PROBLEM TO WORK ON: Extract precisely the lines of the entries below, from the first line through the line containing "PIECE_GAP = 0.0003".

Entries with model source code

— BEGIN —

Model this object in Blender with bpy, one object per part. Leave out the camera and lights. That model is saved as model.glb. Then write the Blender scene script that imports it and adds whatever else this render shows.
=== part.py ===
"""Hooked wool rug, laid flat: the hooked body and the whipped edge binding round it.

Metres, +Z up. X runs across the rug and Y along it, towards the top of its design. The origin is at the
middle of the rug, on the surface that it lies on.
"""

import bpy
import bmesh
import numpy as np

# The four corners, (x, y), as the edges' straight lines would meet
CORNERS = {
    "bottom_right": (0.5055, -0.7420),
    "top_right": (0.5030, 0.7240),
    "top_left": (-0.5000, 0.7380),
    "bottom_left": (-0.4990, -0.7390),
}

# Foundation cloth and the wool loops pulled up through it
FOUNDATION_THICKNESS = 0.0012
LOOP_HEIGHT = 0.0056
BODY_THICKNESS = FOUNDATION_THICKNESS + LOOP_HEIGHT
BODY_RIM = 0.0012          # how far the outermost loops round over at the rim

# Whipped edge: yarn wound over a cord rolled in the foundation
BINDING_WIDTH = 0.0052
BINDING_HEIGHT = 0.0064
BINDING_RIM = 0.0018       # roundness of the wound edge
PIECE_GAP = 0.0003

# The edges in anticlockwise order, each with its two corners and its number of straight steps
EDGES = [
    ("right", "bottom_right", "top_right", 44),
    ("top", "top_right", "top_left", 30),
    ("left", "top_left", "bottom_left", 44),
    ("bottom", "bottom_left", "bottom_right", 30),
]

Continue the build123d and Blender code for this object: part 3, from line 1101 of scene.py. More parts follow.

— END —

WRITTEN RESPONSE:
Model this object in Blender with bpy, one object per part. Leave out the camera and lights. That model is saved as model.glb. Then write the Blender scene script that imports it and adds whatever else this render shows.
=== part.py ===
"""Hooked wool rug, laid flat: the hooked body and the whipped edge binding round it.

Metres, +Z up. X runs across the rug and Y along it, towards the top of its design. The origin is at the
middle of the rug, on the surface that it lies on.
"""

import bpy
import bmesh
import numpy as np

# The four corners, (x, y), as the edges' straight lines would meet
CORNERS = {
    "bottom_right": (0.5055, -0.7420),
    "top_right": (0.5030, 0.7240),
    "top_left": (-0.5000, 0.7380),
    "bottom_left": (-0.4990, -0.7390),
}

# Foundation cloth and the wool loops pulled up through it
FOUNDATION_THICKNESS = 0.0012
LOOP_HEIGHT = 0.0056
BODY_THICKNESS = FOUNDATION_THICKNESS + LOOP_HEIGHT
BODY_RIM = 0.0012          # how far the outermost loops round over at the rim

# Whipped edge: yarn wound over a cord rolled in the foundation
BINDING_WIDTH = 0.0052
BINDING_HEIGHT = 0.0064
BINDING_RIM = 0.0018       # roundness of the wound edge
PIECE_GAP = 0.0003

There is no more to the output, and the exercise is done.